CL: Yes, there are many. For example, Banksy, Grayson Perry, Mona Hatoum, Jeremy Deller, Peter Kennard, the Forensic Architecture collective (shortlisted for the Turner Prize in 2018), and several artists in the New Contemporaries 2018 exhibition as well, including Mohammed Sami and Ayo Akingbade, with her inspiring 16mm film. Gustav Metzger, who died in 2017, was another good example.

AMc: What are the key lessons to be learned from the period of socially committed art and the work of the socially committed artists in your book?
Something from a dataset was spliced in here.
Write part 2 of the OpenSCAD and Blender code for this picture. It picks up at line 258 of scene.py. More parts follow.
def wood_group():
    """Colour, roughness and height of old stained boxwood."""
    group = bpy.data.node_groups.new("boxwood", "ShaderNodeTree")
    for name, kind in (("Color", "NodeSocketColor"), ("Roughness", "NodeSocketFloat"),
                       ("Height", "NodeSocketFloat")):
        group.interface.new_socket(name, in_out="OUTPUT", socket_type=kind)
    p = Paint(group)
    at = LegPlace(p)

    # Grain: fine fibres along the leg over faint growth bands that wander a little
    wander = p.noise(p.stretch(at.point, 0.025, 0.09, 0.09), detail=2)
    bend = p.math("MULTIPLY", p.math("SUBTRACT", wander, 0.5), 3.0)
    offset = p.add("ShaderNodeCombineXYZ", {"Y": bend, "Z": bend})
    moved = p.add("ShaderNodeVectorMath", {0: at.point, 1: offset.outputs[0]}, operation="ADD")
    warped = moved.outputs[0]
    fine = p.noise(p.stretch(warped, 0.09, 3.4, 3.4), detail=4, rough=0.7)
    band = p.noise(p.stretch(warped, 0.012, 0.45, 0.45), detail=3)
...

What were the key achievements and what could we take from these today?

CL: By opposing the dominant aesthetic, many of the artists paid the price of limited or minimal professional recognition for non-commissioned works, while their agitational works were not considered to be “real art”. Their commitment to accessibility conflicted with the mid-20th-century obsession with formal experimentation, and led most to a lack of financial and professional success. But the artists fought back by organising their own patronage, and their agitational work supported the Labour movement and progressive politics. What is truly inspiring is that the artists’ principled adherence to their political convictions motivated them to resist conforming to the dominant cultural power. Their works asserted the social importance of working people and of their right to peace, dignity, and social justice, in the darkest of times. And they evoked the social ambiences and political preoccupations of their era. I hope that today’s artists will be inspired by their integrity and their commitment of their art to sociopolitical change, despite being marginalised or just tolerated by the dominant art world. Importantly, history teaches that progressive change comes from disparaged outsiders.

* For some of her emailed answers, Lindey sent edited excerpts from her manuscript, as she felt these provided the clearest possible wording. Permission has been provided to run these along with the answers she gave by telephone.

Art for All. British Socially Committed Art from the 1930s to the Cold War by Christine Lindey was published by Artery Publications, October 2018.